*WHAT THE TASK REQUIRES:* Repeat the entire listing exactly as written.
____ DATA EXTRACT
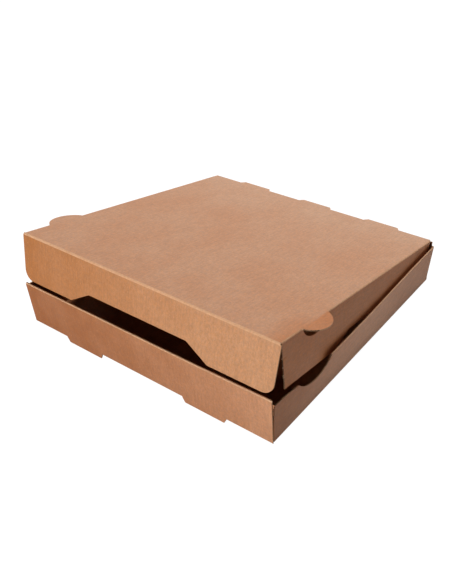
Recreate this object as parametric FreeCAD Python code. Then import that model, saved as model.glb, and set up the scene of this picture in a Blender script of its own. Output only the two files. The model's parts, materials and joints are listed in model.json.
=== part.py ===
"""A kraft board pizza box, die-cut and folded from one sheet, with its lid a little open.

Each panel is drawn with the lid closed, in a frame on the tray: X to the right seen from the
front, Y from the front wall to the back wall, Z up from the underside of the bottom. The lid
and its front flap are then turned to the angles at which they rest, and the whole box is laid
on its two feet and its back edge.
"""
import FreeCAD, Part
import math
import os
from FreeCAD import Vector

# The board and its folds, mm
BOARD = 1.0               # board thickness
FOLD_INSIDE = 0.3         # inside radius of a square fold
CREASE_GAP = 0.3          # space at a crease that turns
SLIP = 0.1                # space between boards that lie against each other

# The tray
WIDTH = 260.0             # outside, along the front wall
DEPTH = 260.0             # outside, front wall to back wall
FRONT_HEIGHT = 40.0       # to the top of the rolled front wall
SIDE_HEIGHT = 36.5        # to the cut edge of a side wall
BACK_HEIGHT = 41.0        # to the top face of the closed lid
SIDE_FLARE = 1.5          # degrees that a side wall leans outward
WALL_END_INSET = 0.3      # how far the front and back walls stop short of the sides, at the bottom
WALL_END_TAPER = 1.8      # how much further they stop short at the top
ROLL_GAP = 0.2            # between the two layers at the top of the rolled front wall
ROLL_LEAN = 2.9           # degrees that the inner layer leans away from the outer one
ROLL_INSET = 8.0          # how far the inner layer stops short of the sides
CORNER_FLAP = 55.0        # length of the four flaps tucked behind the front and back walls
CORNER_FLAP_LOW = 18.0    # height of a corner flap under the rolled layer
CORNER_FLAP_DROP = 4.0    # how much lower its free end is
CORNER_FLAP_SHOULDER = 2.5  # from the side to where its sloping edge starts
CORNER_FLAP_STEP = 8.5    # from the side to where the edge has come down

# The feet, tongues that stay in the front wall's plane where the two lock slots are cut
FOOT_SPACING = 132.0
FOOT_LENGTH = 43.0
FOOT_TAPER = 2.2          # at each end
FOOT_DEPTH = 4.5
LOCK_TAB_INSET = 3.5      # how much shorter a lock tab is than its slot, at each end
LOCK_TAB_REACH = 0.8      # how far a lock tab comes out under the bottom

# The round finger notch in each side wall, under the ear
NOTCH_LENGTH = 48.0
NOTCH_DEPTH = 11.7

# The lid
LID_OPEN = 9.25           # degrees, as it rests
SIDE_FLAP_LEAN = 3.0      # degrees outward from square to the lid
SIDE_FLAP_GAP = 0.3       # between a side flap's lower edge and the side wall, lid closed
SIDE_FLAP_TAPER = 8.0     # how much each end of a side flap comes in at its lower edge
SIDE_FLAP_BACK_GAP = 0.6  # between a side flap and the corner flap behind it
FLAP_FLOOR_GAP = 0.8      # between the flaps' lower edges and the bottom, lid closed
CUTOUT_DEPTH = 11.2       # of the long cut-outs in the flaps' lower edges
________
*WRITTEN RESPONSE:*
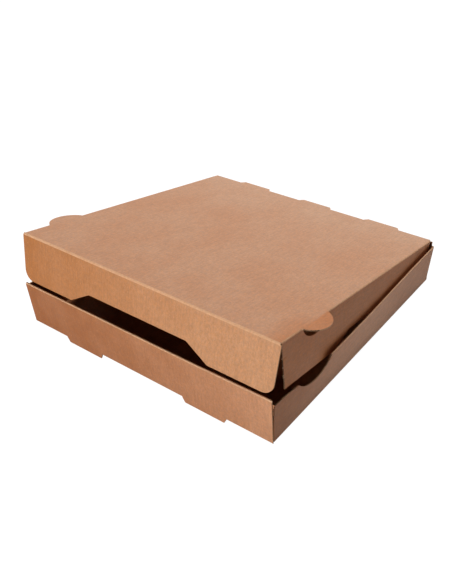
Recreate this object as parametric FreeCAD Python code. Then import that model, saved as model.glb, and set up the scene of this picture in a Blender script of its own. Output only the two files. The model's parts, materials and joints are listed in model.json.
=== part.py ===
"""A kraft board pizza box, die-cut and folded from one sheet, with its lid a little open.

Each panel is drawn with the lid closed, in a frame on the tray: X to the right seen from the
front, Y from the front wall to the back wall, Z up from the underside of the bottom. The lid
and its front flap are then turned to the angles at which they rest, and the whole box is laid
on its two feet and its back edge.
"""
import FreeCAD, Part
import math
import os
from FreeCAD import Vector

# The board and its folds, mm
BOARD = 1.0               # board thickness
FOLD_INSIDE = 0.3         # inside radius of a square fold
CREASE_GAP = 0.3          # space at a crease that turns
SLIP = 0.1                # space between boards that lie against each other

# The tray
WIDTH = 260.0             # outside, along the front wall
DEPTH = 260.0             # outside, front wall to back wall
FRONT_HEIGHT = 40.0       # to the top of the rolled front wall
SIDE_HEIGHT = 36.5        # to the cut edge of a side wall
BACK_HEIGHT = 41.0        # to the top face of the closed lid
SIDE_FLARE = 1.5          # degrees that a side wall leans outward
WALL_END_INSET = 0.3      # how far the front and back walls stop short of the sides, at the bottom
WALL_END_TAPER = 1.8      # how much further they stop short at the top
ROLL_GAP = 0.2            # between the two layers at the top of the rolled front wall
ROLL_LEAN = 2.9           # degrees that the inner layer leans away from the outer one
ROLL_INSET = 8.0          # how far the inner layer stops short of the sides
CORNER_FLAP = 55.0        # length of the four flaps tucked behind the front and back walls
CORNER_FLAP_LOW = 18.0    # height of a corner flap under the rolled layer
CORNER_FLAP_DROP = 4.0    # how much lower its free end is
CORNER_FLAP_SHOULDER = 2.5  # from the side to where its sloping edge starts
CORNER_FLAP_STEP = 8.5    # from the side to where the edge has come down

# The feet, tongues that stay in the front wall's plane where the two lock slots are cut
FOOT_SPACING = 132.0
FOOT_LENGTH = 43.0
FOOT_TAPER = 2.2          # at each end
FOOT_DEPTH = 4.5
LOCK_TAB_INSET = 3.5      # how much shorter a lock tab is than its slot, at each end
LOCK_TAB_REACH = 0.8      # how far a lock tab comes out under the bottom

# The round finger notch in each side wall, under the ear
NOTCH_LENGTH = 48.0
NOTCH_DEPTH = 11.7

# The lid
LID_OPEN = 9.25           # degrees, as it rests
SIDE_FLAP_LEAN = 3.0      # degrees outward from square to the lid
SIDE_FLAP_GAP = 0.3       # between a side flap's lower edge and the side wall, lid closed
SIDE_FLAP_TAPER = 8.0     # how much each end of a side flap comes in at its lower edge
SIDE_FLAP_BACK_GAP = 0.6  # between a side flap and the corner flap behind it
FLAP_FLOOR_GAP = 0.8      # between the flaps' lower edges and the bottom, lid closed
CUTOUT_DEPTH = 11.2       # of the long cut-outs in the flaps' lower edges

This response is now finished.